7. Catnip for fans of literary fiction
Those who treasure writer’s writers and know the difference between limpid and lucid prose have plenty to be psyched about this fall. Youngest-ever Pulitzer Prize winner Jhumpa Lahiri is back with a new novel, The Lowland, about two very different brothers; one-time wunderkind turned established novelist Dave Eggers has published The Circle, a cautionary tale set in a powerful (and fictional) tech company; and Alice McDermott tells the story of an ordinary women in extraordinary prose in Someone.
8. Controversial books
In 2013, half the fun of reading is going online to argue furiously with strangers about the book you just finished. If you’re up for a spirited debate, check out Killing Jesus, co-written by Bill O’Reilly. Or pre-order Hero, by Rhonda Byrne, whose book The Secret one typical B&N commenter describes as “the greatest book ever written,” and another equally typical commenter dismisses as “the written equivalent of snake oil.” Finally, Sookie Stackhouse fans will enjoy reading After Dead and then either raging at its very existence or angrily defending Charlaine Harris from her detractors (take sides here!).

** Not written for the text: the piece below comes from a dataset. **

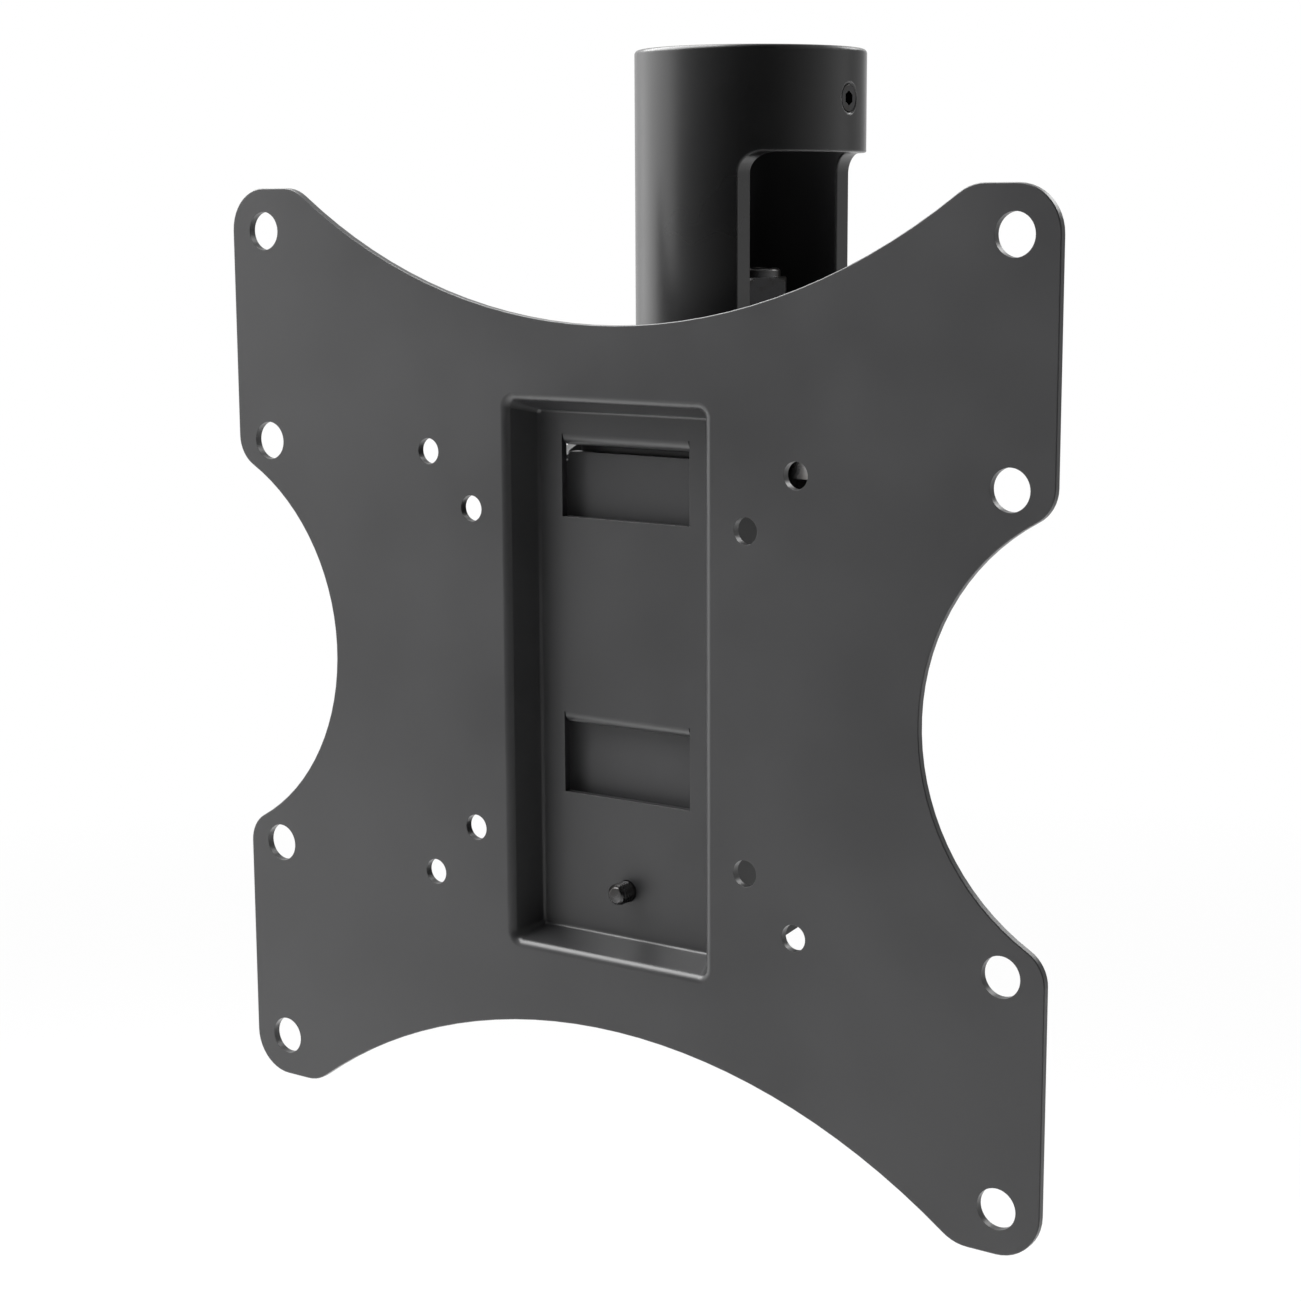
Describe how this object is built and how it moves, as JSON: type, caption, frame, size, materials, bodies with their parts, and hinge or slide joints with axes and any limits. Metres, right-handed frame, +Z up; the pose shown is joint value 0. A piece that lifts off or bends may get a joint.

9. Books you keep buying over and over
One for your bedside table, one to replace the copy you left on the train, one for your mom, one for your boyfriend…some books you find yourself buying over and over again. I can’t stop picking up copies of Gone Girl, Lean In, The Cuckoo’s Calling, Inferno, or And the Mountains Echoed. It’ll only get worse once Christmas rolls around.
Are you convinced? Is this the Best Fall Ever for books? (It totally is!) What books did we miss? And, most importantly, what’s the best book you’ve read so far this fall?